The media spent Monday digging up exactly that. Public records and interviews reveal Alexis as a complex character, a devout and good-natured Buddhist who harbored serious anger issues.

See also: Aaron Alexis, Dead Washington Navy Yard Shooting Suspect, Used to Live in Fort Worth

"He never had a threat in his voice or anything like that," Michael Ritrovato, identified as a close friend, told The Dallas Morning News.

Kristi Suthamtewakul, another close friend who, along with her husband, runs Fort Worth's Happy Bowl Thai restaurant, where Alexis sometimes worked, told WFAA: "He just didn't seem like he was that kind of person who would be upset enough to do something like this. That's why we're confused."

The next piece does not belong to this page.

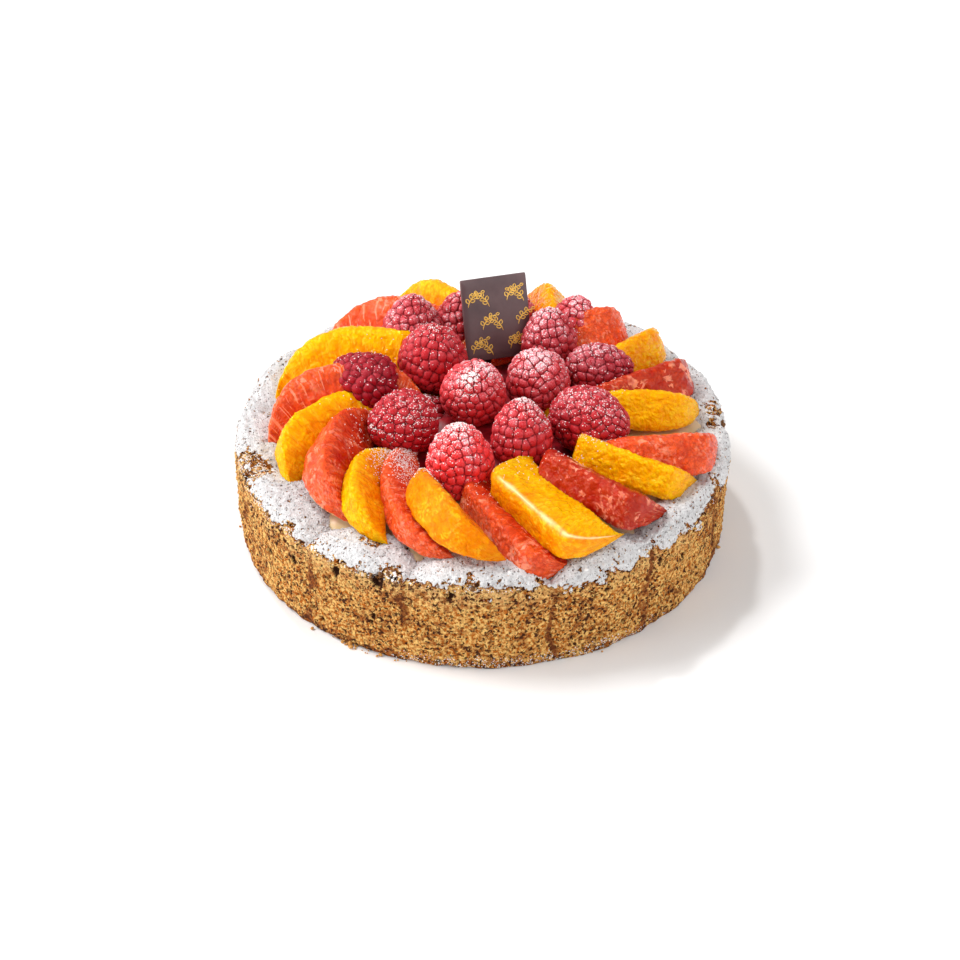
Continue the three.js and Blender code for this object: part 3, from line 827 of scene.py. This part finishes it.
def citrus_material(name, deep, bright, crease, light, painted_reflection_share, strand, tint):
    """Translucent flesh: deep on its smooth flat faces, bright at the peel side and thin ends, which is
    painted light on the peel side and painted shade towards the core edge that tucks under the next
    slice; paleness makes whole slices lighter or darker, partly their own colour and partly painted
    light and shade, and where it is below nothing it paints shade. It is creased between its juice
    sacs, with pale strands along them, pale lines along the sacs that are partly membrane and partly
    painted glints, curled pale blotches of painted reflection off the wet skin, and pith. The juice
    tints the wet skin's reflection."""
    material, place, mark = new_material(name)
    peel, pale = mark("peel"), mark("pale")
    sacs = add_node(place.tree, "CombineXYZ", {0: mark("along"), 1: mark("rise"), 2: mark("round")})
    pools = mottle(place, 6, 2.6)
    flow = mottle(moved(sacs, "MULTIPLY", (0.5, 0.22, 0.5)), 1, 4.5, 0.8)
    # Painted light and shade: brighter on the peel side, deeper on the flat faces towards the core edge
    # that tucks under the next slice.
    body = peel * 0.5 + pale * 0.55 + pools * 0.25 + flow * 0.4 + mark("cell") * 0.15
    lines = grouped(JUICE_SACS, sacs, Size=0.6, Width=0.11)
    fibres = mottle(moved(sacs, "MULTIPLY", (1.3, 0.34, 1.3)), 1, 5.0)
    strands = fibres.spread(0.93, 1.0) * pale.spread(0.2, 0.9)
    # Painted reflection: curled pale blotches stand for light reflected off the wet, bumpy surface.
    painted_reflections = mottle(place, 3.4, 5.0, 0.8).spread(0.72, 0.84)
    colour = layered(
        body.spread(0.25, 1.3).between(deep, bright),
        # Painted shade: flesh whose paleness is below nothing turns towards the crease colour.
        (pale.spread(-0.1, -0.6, 0.0, 0.7), crease),
        (mark("crease") * 0.4, crease),
        (lines * peel.spread(0.0, 1.0, 0.08, 0.35), crease),
        (strands * strand, light),
        (painted_reflections * pools.spread(0.5, 0.8) * pale.spread(1.0, 0.2) * painted_reflection_share, light),
        # Pale lines along the sacs: partly membrane, partly painted glints.
        (mark("vein_and_glint") * 0.5, light),
        (mark("pith") * 0.9, PITH),
    )
    inputs = {
        "Base Color": colour, "Roughness": mottle(place, 1.1, 2.6).spread(0.0, 1.0, 0.05, 0.14),
        "Subsurface Weight": 0.4, "Subsurface Radius": (1.0, 0.35, 0.03), "Subsurface Scale": 3 * MM,
        "Specular IOR Level": 0.5, "Specular Tint": tint, "IOR": 1.4,
    }
    height = flow * 0.6 + lines * -0.1 + mottle(place, 3.2, 2.0, 0.8) * 1.6
    return finished(material, inputs, height, 0.4)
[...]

And Melinda Downs, his former roommate, told the station, "I've seen him mad, but not murder mad."

That anger, though, may have been more of a problem than friends realized. He's been arrested three times in three states over the past decade and was discharged from the Navy Reserve, in which he served from 2007 to 2011, for "a pattern of misconduct."

Here's the Washington Post's summary of those incidents:

In 2004, Alexis was arrested in Seattle after he fired three shots from a Glock pistol into the tires of a Honda Accord that two construction workers had parked in a driveway adjacent to Alexis's house. Alexis's father told detectives then that his son "had experienced anger management problems that the family believed was associated with PTSD," or post-traumatic stress disorder, according to the police report. The father said Alexis had been "an active participant in rescue attempts of Sept. 11, 2001."

Alexis's explanation for his behavior that day: The construction workers had "mocked" and "disrespected" him and then he had "a black-out fueled by anger."

He was arrested but not charged, Seattle police said. The paperwork apparently was lost.

Four years later, he spent two nights in jail on a disorderly conduct charge. Then came his 2010 arrest in Fort Worth. He was living in the Orion at Oak Hill apartments at the time when, according to police, he fired a handgun through his ceiling.

The woman above called the cops and told them that she was "terrified" of Alexis and that he had confronted her in the parking lot a few days before about making too much noise. Alexis explained to police that he had been cleaning the gun while cooking dinner, which was why his hands were slippery, which was how his hand slipped and pulled the trigger.

He was booked into jail, but the Tarrant County DA's office determined the shooting was accidental and decided not to prosecute.

The Morning News offers the most thorough account of Alexis' time in Fort Worth. He befriended a group of Thai Buddhists while working at the naval base there, and he began attending the Wat Busayadhammavanaram Meditation Center.

He lived with Happy Bowl co-owner Oui Suthamtewakul for three years while he learned Thai from conversations with friends and watching Thai dramas on TV. He moved out when the Suthamtewakuls got married and not long after that landed a job with a contractor for a Hewlett-Packard subsidiary that took him to D.C.

When he left, he seemed excited about the move, offering no hint of what was to come. His friends are left searching for clues in his penchant for violent video games, moody streak, and his resentment that the federal government didn't pay him what he was owed.